Today’s lifestyle is far busier and costlier, so the average working family does not have time to grow, process, and slow-cook their every meal. Kennedy’s radio program “What’s for supper” came about from conversations she’d have in the grocery store with friends and neighbors seeking her advice about what to cook after work and how to cook it.
“I was running into people who’d say, ‘Oh, what are you cooking for supper?’ I’d find myself helping people put their meals together.” One winter she called a local radio station and pitched an idea for “What’s for Supper” to “give people a little suggestion of what they could cook that night.” That was ten years ago and she’s still going strong, heard regularly on Beach 104 and Water Country 94.5 at 4:35pm – just in time for supper.
“I dedicate all of the shows to seafood because our local fishing communities have been put at an unfair disadvantage by many unnecessary and unfair regulations. I want to encourage people to go into seafood markets ask for North Carolina caught seafood, and support our local fishermen and women,” Kennedy said.

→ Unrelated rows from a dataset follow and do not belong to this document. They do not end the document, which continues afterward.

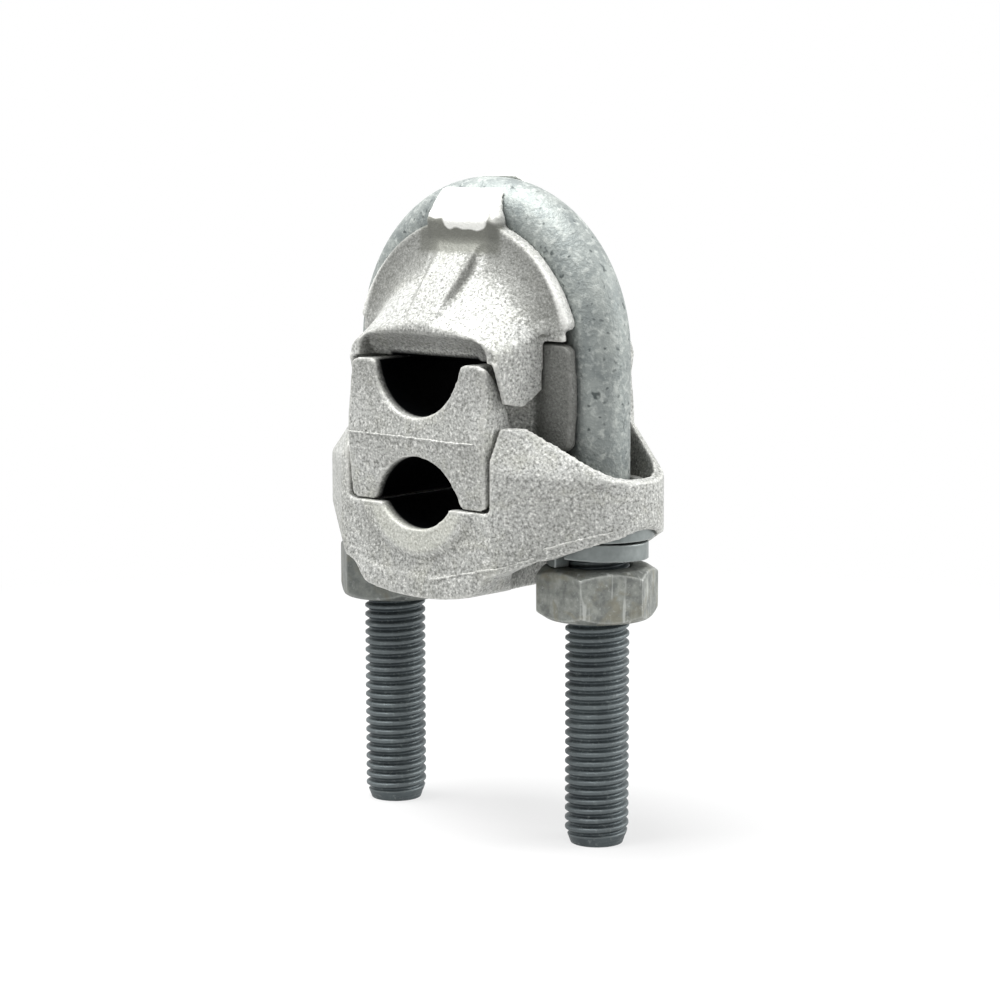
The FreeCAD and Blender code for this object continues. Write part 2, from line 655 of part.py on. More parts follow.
def snout_section(name, y, flare):
    """An arch across the snout: straight sides, round shoulders and a bowed roof."""
    half = along_snout(y, sz["snout_root_half_width"], sz["snout_mouth_half_width"]) + flare
    side = TUNNEL_ROOF + along_snout(y, sz["snout_root_shoulder"], sz["snout_mouth_shoulder"])
    crest = roof_crest(y) + flare
    base = TUNNEL_ROOF - sz["snout_side_drop"]
    bow = arc_radius(half, crest - side)
    small = sz["snout_shoulder_round"]
    rise = root((bow - small) * (bow - small) - (half - small) * (half - small))
    turn_z = crest - bow + rise
    join = bow / (bow - small)
    join_x = (half - small) * join
    join_z = crest - bow + rise * join
    arch = outline(name, FRONT, (-half, base), (half, base), (half, turn_z), (join_x, join_z, small, 1),
                   (-join_x, join_z, bow, 1), (-half, turn_z, small, 1), (-half, base))
    return move(arch, 0, y, 0)


def snout_loft():
    """The snout flares into the flange with a cove and tapers evenly to its mouth."""
    outer = sz["saddle_flange_outer"]
    cove = sz["snout_cove"]
    sections = [snout_section("snout_seat", -outer + 1, cove)]
    for i, share in enumerate(COVE_STEPS):
        flare = cove * (1 - math.sqrt(1 - (1 - share) ** 2))
        sections.append(snout_section("snout_cove_%d" % i, -outer - cove * share, flare))
    straight = sz["snout_reach"] - outer - cove
    for i, share in enumerate(RUN_STEPS):
        sections.append(snout_section("snout_run_%d" % i, -outer - cove - straight * share, 0))
    snout = doc.addObject("Part::Loft", "snout")
    snout.Sections = sections
    snout.Solid = True
    snout.Ruled = False
    return snout


def roof_rib():
    """A rib that fades from the flange to the mouth."""
    outer = sz["saddle_flange_outer"]
    sections = []
    for name, y, half, rise in (
            ("rib_root", -outer + 1, sz["rib_half_width"], sz["rib_rise"]),
            ("rib_mouth", -sz["snout_reach"], sz["rib_mouth_half_width"], sz["rib_mouth_rise"])):
        foot = half + sz["rib_flank"]
        low = roof_crest(y) - sz["rib_flank"] * 2
        high = roof_crest(y) + rise
        sections.append(move(outline(name, FRONT, (-foot, low), (foot, low), (half, high), (-half, high),
                                     (-foot, low)), 0, y, 0))
    rib = doc.addObject("Part::Loft", "rib")
    rib.Sections = sections
    rib.Solid = True
    rib.Ruled = True
    return rib


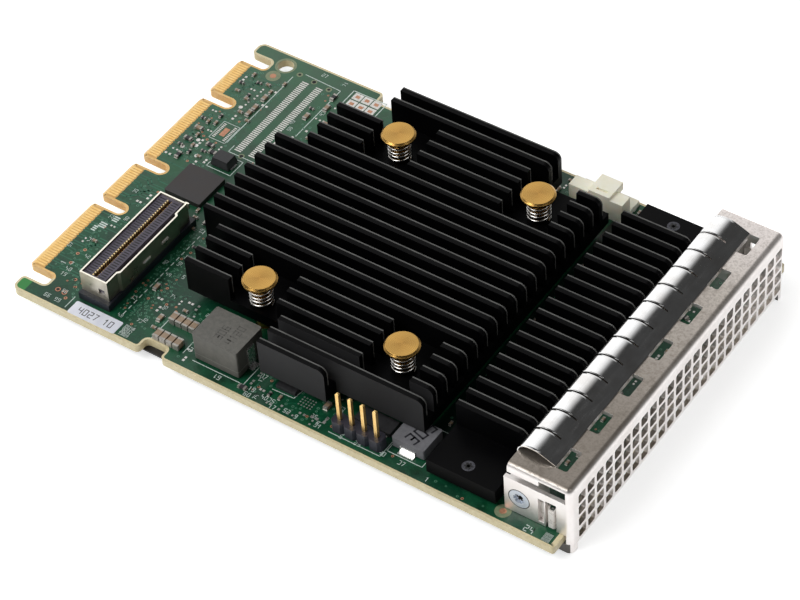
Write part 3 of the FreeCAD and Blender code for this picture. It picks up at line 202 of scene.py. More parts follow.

“Most people don’t think about stopping to a seafood market,” she added. “They go to their regular supermarket and get chicken, beef, or pork. If I could suggest, hey, get a half a pound of scallops, a half a pound of fish, some taters, and onions, and you got dinner and plus all the health benefits of the seafood!”
She noted the irony of today’s regulation-heavy fisheries that makes it hard for fishermen like her brother, Michael Peele, from setting aside a mess of fish for friends and neighbors because commercially-landed product needs to be sold to a licensed dealer and accounted for in a trip ticket.
“Dad would take a bucket of fish around the village and give it to the elderly people for supper,” Kennedy reflected. “That was a Hatteras Island tradition.”